--- start ---

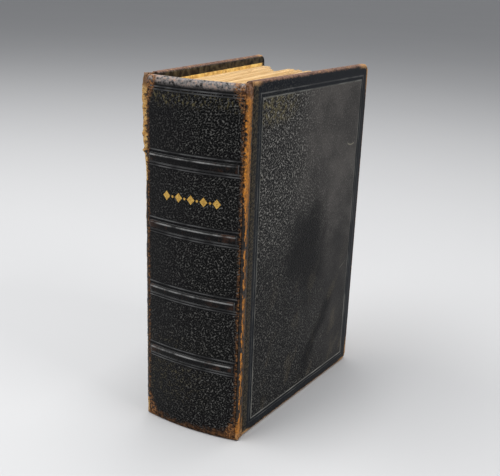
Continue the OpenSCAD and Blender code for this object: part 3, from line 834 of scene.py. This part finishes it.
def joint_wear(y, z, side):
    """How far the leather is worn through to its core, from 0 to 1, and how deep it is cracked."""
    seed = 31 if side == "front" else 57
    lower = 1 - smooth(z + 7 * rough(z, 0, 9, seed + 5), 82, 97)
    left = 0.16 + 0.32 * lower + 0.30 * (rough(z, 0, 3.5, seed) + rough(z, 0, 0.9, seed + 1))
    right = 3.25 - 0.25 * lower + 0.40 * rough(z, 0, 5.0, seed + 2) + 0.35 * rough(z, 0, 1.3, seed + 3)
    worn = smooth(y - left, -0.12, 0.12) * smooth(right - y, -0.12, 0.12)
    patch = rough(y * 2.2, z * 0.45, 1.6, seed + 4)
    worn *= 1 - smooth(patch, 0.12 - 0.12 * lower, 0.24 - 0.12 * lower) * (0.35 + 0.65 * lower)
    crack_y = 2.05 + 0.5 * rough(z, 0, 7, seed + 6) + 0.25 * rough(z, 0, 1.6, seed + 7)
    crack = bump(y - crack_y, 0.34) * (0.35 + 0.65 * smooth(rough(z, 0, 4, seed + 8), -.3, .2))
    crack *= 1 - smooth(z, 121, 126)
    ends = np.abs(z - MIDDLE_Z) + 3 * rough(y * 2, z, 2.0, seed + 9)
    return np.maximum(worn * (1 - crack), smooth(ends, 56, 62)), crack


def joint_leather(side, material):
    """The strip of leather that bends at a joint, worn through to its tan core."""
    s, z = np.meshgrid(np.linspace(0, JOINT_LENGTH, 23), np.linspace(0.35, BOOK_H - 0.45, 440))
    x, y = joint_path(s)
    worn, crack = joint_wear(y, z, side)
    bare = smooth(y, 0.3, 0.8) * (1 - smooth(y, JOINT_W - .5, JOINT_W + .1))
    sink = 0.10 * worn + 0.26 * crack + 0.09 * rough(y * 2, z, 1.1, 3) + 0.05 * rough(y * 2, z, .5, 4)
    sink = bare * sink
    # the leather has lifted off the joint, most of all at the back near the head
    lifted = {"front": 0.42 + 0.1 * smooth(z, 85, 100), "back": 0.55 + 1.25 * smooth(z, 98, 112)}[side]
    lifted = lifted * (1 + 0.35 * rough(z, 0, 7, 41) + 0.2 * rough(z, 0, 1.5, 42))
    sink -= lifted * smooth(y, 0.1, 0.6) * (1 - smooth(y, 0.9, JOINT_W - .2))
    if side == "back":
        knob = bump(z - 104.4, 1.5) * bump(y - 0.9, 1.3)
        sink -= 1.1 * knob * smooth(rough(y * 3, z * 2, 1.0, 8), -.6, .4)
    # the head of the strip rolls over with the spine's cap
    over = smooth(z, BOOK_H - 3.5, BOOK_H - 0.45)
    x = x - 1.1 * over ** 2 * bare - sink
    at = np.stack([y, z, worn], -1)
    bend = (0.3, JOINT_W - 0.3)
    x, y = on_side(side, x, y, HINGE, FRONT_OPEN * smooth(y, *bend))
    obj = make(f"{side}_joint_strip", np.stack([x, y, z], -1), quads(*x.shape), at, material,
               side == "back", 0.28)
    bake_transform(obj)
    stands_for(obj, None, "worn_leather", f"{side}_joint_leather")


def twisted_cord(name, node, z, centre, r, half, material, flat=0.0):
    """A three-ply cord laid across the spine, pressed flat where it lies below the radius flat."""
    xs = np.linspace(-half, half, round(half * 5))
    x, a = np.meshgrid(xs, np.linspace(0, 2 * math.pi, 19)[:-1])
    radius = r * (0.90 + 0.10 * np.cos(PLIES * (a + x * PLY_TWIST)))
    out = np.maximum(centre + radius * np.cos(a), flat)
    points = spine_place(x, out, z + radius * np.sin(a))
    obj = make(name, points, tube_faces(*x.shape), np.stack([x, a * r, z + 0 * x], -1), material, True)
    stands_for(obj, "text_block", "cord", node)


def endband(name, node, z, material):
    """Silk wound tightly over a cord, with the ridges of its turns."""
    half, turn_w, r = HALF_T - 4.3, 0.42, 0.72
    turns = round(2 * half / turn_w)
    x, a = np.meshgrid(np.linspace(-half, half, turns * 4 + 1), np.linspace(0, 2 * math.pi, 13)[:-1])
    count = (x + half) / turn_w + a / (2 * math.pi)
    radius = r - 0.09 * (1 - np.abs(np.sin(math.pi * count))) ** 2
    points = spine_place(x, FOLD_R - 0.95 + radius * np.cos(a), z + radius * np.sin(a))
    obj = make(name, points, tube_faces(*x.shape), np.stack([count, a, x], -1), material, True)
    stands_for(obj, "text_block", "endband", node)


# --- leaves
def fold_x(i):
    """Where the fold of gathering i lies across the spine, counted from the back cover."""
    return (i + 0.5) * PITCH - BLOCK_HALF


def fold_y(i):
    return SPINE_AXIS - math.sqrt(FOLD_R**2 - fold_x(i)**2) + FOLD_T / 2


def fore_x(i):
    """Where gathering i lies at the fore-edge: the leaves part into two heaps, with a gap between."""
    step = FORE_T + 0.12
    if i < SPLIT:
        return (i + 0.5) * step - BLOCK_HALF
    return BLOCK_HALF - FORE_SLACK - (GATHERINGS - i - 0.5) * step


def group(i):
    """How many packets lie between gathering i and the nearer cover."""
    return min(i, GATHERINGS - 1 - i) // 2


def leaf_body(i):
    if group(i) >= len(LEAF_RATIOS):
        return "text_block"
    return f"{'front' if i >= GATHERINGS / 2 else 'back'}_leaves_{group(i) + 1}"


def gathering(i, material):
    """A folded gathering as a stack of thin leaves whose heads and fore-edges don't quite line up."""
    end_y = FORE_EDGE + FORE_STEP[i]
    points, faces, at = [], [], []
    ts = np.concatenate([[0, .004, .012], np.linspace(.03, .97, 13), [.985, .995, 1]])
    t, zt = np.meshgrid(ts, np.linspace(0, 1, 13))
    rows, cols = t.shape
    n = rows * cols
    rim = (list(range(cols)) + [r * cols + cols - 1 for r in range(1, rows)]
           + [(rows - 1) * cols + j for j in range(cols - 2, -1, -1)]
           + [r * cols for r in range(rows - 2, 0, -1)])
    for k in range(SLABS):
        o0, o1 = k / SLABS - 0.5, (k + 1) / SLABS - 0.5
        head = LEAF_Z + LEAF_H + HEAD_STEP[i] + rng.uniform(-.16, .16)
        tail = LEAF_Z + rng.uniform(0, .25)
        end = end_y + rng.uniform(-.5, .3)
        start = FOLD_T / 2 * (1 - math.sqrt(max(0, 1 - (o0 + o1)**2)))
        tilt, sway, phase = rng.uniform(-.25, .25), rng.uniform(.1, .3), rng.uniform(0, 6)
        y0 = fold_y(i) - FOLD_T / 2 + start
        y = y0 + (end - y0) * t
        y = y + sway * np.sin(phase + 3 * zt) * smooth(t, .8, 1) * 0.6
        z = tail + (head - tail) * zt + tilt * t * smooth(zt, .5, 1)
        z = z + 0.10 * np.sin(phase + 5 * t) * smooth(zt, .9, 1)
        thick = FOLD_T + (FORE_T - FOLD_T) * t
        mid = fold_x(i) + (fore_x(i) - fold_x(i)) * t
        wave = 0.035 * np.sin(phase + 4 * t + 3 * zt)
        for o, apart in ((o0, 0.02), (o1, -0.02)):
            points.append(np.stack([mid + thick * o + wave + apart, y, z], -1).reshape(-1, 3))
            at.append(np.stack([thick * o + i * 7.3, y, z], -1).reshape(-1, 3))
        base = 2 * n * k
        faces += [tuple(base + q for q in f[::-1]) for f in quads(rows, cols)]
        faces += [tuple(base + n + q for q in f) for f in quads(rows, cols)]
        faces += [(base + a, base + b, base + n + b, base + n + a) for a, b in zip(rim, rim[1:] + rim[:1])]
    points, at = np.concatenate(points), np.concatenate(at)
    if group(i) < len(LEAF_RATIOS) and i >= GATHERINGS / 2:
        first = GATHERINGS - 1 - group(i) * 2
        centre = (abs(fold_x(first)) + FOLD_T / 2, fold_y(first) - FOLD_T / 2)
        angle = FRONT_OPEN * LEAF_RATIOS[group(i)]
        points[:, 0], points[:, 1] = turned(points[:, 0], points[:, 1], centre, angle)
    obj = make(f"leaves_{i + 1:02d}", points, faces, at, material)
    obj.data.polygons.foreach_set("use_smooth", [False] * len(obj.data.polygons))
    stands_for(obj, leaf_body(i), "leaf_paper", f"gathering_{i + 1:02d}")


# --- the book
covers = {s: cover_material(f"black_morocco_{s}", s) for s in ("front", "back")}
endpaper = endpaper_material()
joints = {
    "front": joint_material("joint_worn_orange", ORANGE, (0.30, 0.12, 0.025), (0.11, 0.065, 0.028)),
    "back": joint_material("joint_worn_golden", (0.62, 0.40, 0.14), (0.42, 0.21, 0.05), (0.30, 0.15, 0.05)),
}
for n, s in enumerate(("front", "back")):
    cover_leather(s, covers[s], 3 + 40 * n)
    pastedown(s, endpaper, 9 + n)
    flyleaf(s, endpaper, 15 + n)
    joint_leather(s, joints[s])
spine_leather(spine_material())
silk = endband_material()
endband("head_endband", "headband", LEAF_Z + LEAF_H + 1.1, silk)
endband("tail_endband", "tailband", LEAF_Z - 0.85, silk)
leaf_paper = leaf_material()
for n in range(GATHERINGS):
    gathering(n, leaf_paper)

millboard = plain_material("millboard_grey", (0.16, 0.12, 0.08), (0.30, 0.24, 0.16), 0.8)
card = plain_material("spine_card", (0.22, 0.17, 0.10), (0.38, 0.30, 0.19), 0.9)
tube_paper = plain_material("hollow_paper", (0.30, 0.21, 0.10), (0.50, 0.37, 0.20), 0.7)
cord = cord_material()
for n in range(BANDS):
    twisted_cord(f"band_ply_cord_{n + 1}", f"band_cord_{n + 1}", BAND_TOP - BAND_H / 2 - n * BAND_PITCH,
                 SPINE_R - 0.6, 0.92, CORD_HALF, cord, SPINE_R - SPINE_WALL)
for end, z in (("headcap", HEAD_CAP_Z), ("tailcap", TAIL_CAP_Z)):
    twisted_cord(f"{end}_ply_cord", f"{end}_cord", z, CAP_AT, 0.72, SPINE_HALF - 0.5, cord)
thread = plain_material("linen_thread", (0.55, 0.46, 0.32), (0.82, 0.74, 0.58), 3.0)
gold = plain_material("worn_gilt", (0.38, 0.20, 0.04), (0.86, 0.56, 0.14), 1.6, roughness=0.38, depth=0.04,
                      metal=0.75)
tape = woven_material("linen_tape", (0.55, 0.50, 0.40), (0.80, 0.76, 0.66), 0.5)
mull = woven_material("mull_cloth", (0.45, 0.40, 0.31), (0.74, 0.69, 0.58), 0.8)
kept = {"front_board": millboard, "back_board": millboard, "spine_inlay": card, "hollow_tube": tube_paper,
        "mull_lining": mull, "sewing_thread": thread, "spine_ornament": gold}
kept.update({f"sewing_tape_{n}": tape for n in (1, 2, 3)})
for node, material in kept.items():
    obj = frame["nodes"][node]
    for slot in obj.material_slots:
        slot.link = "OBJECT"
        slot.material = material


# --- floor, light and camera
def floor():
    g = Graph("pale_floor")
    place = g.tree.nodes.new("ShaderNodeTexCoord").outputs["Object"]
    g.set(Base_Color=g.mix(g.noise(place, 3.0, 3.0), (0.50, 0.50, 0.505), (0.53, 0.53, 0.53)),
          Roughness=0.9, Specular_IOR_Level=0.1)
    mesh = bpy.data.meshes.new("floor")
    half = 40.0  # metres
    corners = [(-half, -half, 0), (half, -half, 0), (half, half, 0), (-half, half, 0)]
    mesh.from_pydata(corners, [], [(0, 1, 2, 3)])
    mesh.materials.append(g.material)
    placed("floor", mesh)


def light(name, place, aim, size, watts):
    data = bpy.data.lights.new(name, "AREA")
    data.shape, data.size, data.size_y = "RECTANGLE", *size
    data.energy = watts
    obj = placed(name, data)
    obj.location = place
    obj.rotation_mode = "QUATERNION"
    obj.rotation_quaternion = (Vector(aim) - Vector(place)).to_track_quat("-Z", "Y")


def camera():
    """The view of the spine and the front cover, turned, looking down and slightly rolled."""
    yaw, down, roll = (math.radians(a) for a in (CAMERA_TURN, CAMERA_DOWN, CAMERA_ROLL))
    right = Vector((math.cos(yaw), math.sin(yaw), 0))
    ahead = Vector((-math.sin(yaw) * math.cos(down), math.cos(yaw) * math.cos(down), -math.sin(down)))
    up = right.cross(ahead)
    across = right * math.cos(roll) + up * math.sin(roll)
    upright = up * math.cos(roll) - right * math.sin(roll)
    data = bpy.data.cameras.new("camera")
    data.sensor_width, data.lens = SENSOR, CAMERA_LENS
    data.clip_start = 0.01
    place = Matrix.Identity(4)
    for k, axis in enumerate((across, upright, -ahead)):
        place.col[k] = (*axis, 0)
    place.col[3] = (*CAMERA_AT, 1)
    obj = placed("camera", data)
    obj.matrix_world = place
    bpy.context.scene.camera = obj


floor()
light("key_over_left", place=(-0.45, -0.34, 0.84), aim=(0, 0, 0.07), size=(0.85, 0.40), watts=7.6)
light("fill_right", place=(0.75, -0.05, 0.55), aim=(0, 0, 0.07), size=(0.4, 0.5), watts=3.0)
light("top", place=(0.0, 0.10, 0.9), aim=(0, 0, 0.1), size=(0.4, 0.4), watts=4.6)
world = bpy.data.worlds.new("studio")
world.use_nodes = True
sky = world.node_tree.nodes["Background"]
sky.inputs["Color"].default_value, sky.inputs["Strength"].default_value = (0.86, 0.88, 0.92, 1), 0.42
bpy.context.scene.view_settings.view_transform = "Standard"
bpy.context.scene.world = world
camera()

--- end ---

AIM
Reprint the data above from the opening line to the line holding "return np.maximum(worn *", inclusive, and nothing else.

RESULT BELOW
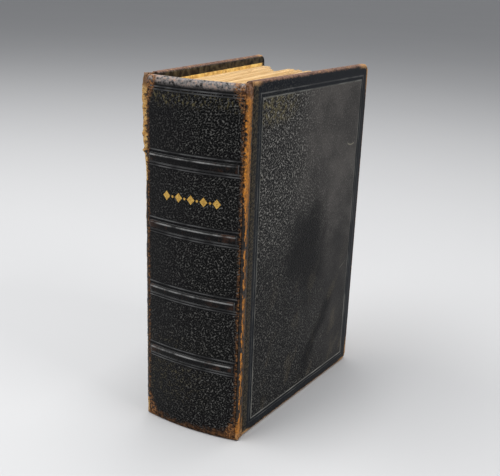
Continue the OpenSCAD and Blender code for this object: part 3, from line 834 of scene.py. This part finishes it.
def joint_wear(y, z, side):
    """How far the leather is worn through to its core, from 0 to 1, and how deep it is cracked."""
    seed = 31 if side == "front" else 57
    lower = 1 - smooth(z + 7 * rough(z, 0, 9, seed + 5), 82, 97)
    left = 0.16 + 0.32 * lower + 0.30 * (rough(z, 0, 3.5, seed) + rough(z, 0, 0.9, seed + 1))
    right = 3.25 - 0.25 * lower + 0.40 * rough(z, 0, 5.0, seed + 2) + 0.35 * rough(z, 0, 1.3, seed + 3)
    worn = smooth(y - left, -0.12, 0.12) * smooth(right - y, -0.12, 0.12)
    patch = rough(y * 2.2, z * 0.45, 1.6, seed + 4)
    worn *= 1 - smooth(patch, 0.12 - 0.12 * lower, 0.24 - 0.12 * lower) * (0.35 + 0.65 * lower)
    crack_y = 2.05 + 0.5 * rough(z, 0, 7, seed + 6) + 0.25 * rough(z, 0, 1.6, seed + 7)
    crack = bump(y - crack_y, 0.34) * (0.35 + 0.65 * smooth(rough(z, 0, 4, seed + 8), -.3, .2))
    crack *= 1 - smooth(z, 121, 126)
    ends = np.abs(z - MIDDLE_Z) + 3 * rough(y * 2, z, 2.0, seed + 9)
    return np.maximum(worn * (1 - crack), smooth(ends, 56, 62)), crack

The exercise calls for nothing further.